■ EXERCISE GOAL ■
Print, without altering anything, the lines from the one that holds "Recreate this object" to the one that holds "SECTION_POWER = 2.2", inclusive. No other lines belong in the output.

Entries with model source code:
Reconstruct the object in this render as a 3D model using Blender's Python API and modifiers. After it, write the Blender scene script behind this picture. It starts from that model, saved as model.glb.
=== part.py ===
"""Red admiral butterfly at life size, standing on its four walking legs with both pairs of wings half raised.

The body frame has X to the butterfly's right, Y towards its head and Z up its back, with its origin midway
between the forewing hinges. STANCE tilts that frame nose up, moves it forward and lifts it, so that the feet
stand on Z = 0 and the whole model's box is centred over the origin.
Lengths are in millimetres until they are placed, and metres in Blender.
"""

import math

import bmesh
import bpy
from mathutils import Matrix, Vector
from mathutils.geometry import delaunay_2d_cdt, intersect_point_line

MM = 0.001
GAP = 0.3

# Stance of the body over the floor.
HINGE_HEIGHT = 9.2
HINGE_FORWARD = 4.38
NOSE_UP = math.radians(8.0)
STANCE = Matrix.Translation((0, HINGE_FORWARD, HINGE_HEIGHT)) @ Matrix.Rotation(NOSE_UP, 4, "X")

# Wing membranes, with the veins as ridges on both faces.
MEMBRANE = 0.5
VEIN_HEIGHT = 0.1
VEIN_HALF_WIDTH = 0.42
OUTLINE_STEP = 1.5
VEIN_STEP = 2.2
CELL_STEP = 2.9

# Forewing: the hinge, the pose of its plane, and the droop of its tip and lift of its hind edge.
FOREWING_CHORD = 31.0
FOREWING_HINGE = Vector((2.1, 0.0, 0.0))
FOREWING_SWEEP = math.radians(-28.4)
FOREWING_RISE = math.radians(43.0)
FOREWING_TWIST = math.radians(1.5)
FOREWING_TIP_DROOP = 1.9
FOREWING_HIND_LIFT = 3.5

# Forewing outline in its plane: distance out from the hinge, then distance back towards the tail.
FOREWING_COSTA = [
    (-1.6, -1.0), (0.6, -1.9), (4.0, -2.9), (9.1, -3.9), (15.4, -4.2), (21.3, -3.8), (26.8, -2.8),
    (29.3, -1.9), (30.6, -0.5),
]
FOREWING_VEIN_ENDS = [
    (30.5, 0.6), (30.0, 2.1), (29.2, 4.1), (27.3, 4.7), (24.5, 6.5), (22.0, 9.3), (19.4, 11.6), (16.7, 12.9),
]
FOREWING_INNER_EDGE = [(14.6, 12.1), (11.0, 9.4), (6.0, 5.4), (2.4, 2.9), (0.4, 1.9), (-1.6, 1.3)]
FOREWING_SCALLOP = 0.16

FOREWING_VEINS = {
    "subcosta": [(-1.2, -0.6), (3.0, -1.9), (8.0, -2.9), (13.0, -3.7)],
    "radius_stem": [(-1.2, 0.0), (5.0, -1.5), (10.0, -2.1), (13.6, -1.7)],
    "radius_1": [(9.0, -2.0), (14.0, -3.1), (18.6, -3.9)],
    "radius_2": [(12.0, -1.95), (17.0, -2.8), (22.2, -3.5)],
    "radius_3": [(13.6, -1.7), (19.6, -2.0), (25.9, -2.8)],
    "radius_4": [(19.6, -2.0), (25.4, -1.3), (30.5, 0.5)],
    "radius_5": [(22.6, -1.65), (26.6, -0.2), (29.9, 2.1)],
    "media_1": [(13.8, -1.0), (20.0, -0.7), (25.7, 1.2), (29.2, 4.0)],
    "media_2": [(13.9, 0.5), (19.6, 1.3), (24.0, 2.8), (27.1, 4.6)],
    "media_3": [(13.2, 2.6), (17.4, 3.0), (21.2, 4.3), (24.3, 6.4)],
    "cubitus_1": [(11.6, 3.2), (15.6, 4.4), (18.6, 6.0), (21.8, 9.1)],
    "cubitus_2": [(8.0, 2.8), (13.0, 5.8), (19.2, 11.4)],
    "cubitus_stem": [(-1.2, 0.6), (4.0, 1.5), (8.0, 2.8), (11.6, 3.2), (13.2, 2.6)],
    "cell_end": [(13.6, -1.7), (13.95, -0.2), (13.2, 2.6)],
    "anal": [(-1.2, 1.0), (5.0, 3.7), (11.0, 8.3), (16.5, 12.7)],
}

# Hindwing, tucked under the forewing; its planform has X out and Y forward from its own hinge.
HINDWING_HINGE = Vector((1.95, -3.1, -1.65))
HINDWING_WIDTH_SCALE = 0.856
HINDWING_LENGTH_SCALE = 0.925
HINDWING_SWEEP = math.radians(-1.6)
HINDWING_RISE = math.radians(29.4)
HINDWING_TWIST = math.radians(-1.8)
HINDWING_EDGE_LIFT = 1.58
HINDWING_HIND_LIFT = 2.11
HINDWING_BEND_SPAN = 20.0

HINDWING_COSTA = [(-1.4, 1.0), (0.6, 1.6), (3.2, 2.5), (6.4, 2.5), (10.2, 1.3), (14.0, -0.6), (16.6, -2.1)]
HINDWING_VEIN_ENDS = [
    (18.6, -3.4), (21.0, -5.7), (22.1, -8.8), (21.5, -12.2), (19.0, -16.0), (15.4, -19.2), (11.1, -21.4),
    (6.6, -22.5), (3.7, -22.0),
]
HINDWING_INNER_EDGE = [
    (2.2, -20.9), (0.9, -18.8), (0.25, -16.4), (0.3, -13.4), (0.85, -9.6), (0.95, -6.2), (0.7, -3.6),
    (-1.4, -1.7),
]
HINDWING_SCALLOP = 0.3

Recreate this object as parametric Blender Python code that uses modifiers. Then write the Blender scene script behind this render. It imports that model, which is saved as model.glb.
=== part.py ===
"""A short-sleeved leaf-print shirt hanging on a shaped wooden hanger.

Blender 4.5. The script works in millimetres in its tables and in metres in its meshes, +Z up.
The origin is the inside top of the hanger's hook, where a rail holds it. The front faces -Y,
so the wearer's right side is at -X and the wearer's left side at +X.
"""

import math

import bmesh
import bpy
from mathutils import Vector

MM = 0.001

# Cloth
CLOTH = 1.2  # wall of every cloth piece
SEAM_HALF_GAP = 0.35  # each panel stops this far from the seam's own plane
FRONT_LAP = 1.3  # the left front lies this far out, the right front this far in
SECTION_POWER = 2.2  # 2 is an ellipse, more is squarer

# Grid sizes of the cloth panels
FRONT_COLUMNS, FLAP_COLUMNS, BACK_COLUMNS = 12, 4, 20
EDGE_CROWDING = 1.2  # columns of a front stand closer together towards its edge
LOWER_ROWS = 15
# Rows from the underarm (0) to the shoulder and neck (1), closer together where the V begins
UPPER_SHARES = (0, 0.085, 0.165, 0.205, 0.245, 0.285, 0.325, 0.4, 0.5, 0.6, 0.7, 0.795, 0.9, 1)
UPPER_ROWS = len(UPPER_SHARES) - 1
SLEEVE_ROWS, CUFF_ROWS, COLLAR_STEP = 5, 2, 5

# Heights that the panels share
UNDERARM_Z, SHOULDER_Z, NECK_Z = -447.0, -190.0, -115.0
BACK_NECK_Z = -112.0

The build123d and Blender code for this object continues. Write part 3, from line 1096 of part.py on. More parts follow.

■ RESULT OF THE EXERCISE ■
Recreate this object as parametric Blender Python code that uses modifiers. Then write the Blender scene script behind this render. It imports that model, which is saved as model.glb.
=== part.py ===
"""A short-sleeved leaf-print shirt hanging on a shaped wooden hanger.

Blender 4.5. The script works in millimetres in its tables and in metres in its meshes, +Z up.
The origin is the inside top of the hanger's hook, where a rail holds it. The front faces -Y,
so the wearer's right side is at -X and the wearer's left side at +X.
"""

import math

import bmesh
import bpy
from mathutils import Vector

MM = 0.001

# Cloth
CLOTH = 1.2  # wall of every cloth piece
SEAM_HALF_GAP = 0.35  # each panel stops this far from the seam's own plane
FRONT_LAP = 1.3  # the left front lies this far out, the right front this far in
SECTION_POWER = 2.2  # 2 is an ellipse, more is squarer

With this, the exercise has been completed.